Great ! It is cool to have a good doc for this construction. But the
function's name makes one think "Okay, this function takes c as an input
and return an OA with {{{n=2^c}}}".
> Please read three times the documentation to see whether its readable
and understandable. You can also complain about the ugly name I choose,
but in that case find something better.
Well. Did you read it three times yourself ? {{{:-P}}}
- Most of the function's one line description defines what n is, and at
this level we do not care much. What about {{{Returns an OA(k,|G_1|2^c)

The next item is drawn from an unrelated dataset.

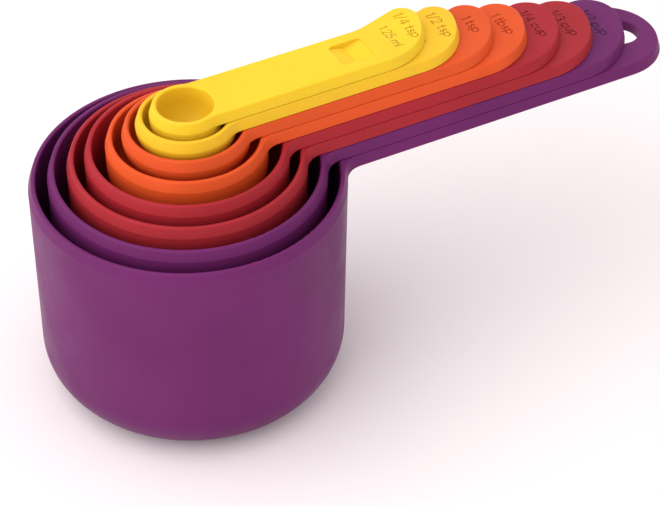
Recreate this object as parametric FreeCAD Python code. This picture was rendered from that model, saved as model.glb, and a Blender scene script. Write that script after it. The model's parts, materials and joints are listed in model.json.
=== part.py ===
import FreeCAD, Part
import math
import os
from FreeCAD import Vector

# A nest of eight one-piece moulded measures, stored one inside the other.
# Millimetres, +Z up. The origin is the centre of the 1 cup measure's base,
# the bowls share the Z axis, and every handle points along +X.
# Level 0 is the largest measure, at the bottom, and level 7 the smallest.

# ---- driving dimensions -------------------------------------------------

BAND_HEIGHT = 2.91      # rim ring and handle plate, top to bottom
STACK_GAP = 0.10        # air between one handle and the next one up
BAND_DRAFT = 0.9        # how far the band's side leans in, bottom to top
RIM_WIDTH = 2.0         # lip's inner edge to the ring's bottom outer edge
WALL = 1.9              # bowl wall, just under the ring
WALL_OVERLAP = 0.2      # how far the wall reaches up inside the ring
SHORTEST_WALL = 0.1     # straight part of the outside wall of the shallowest bowls
FLOOR = 1.6             # bowl floor
WALL_DRAFT = 0.012      # inward lean of the bowl wall per unit of depth
TOP_ROUND = 0.5         # rounding of the band's upper outside edge
UNDER_ROUND = 0.2       # rounding of the band's lower outside edge
LIP_ROUND = 0.5         # rounding of the lip's inner edge

TOP_HALF_WIDTH = 8.2    # half width of the smallest handle at its underside
NECK_RADIUS = 6.0       # hollow corner between the ring and the handle

# The handle's end sweeps round from the -Y side to a tip on the +Y side.
SWEEP_CENTRE_X = 51.95  # centre of the sweep on the smallest handle
SWEEP_STEP = 9.09       # how much further out it is on each larger handle
SWEEP_CENTRE_Y = 8.3
TIP_RADIUS = 4.9        # rounding of the tip on the smallest handle
TIP_RADIUS_STEP = 0.65
TIP_CENTRE_Y = 7.0
TIP_CENTRE_Y_STEP = -0.12
FLARE_ANGLE = 17.4      # lean of the +Y side as it widens towards the tip
FLARE_RADIUS = 12.0     # hollow curve where the widening starts

# The largest handle ends in a plain half round with a hole to hang it by.
END_CENTRE_X = 121.1
HANG_HOLE_X = 125.4
HANG_HOLE_RADIUS = 5.0
HANG_HOLE_ROUND = 0.3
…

from a constrained (G_1,k-1,2)-difference matrix}}} ? It is a bit more
meaningful and also indicates that the function's input is not as simple
as a pair of integers...
- Why `G_1` and not `G` ?
- Shouldn't we use `F_p` rather than `GF(2)` in the doc ?
- {{{that belong t}}}
- B and C : why not name them `A_{G_1}` and {{{A_{GF(2)} }}} ?
- {{{For any pair `i` and `j` of distinct integers in `{1,...,k-1}` and
`g` an element of `G_1`}}} --> {{{for any i\neq j and g\in G_1}}} ?
- `C_{i,k_1} - C_{i,k_1}` is zero `:-P`
- the array whose rowS
About the function's name here's my attempt:
`OA_p_times_2_pow_c_from_matrix` ? With your name one can believe that it
is just about powers of two. And the "from matrix" indicated that "if you
are looking for something standard, pass your way".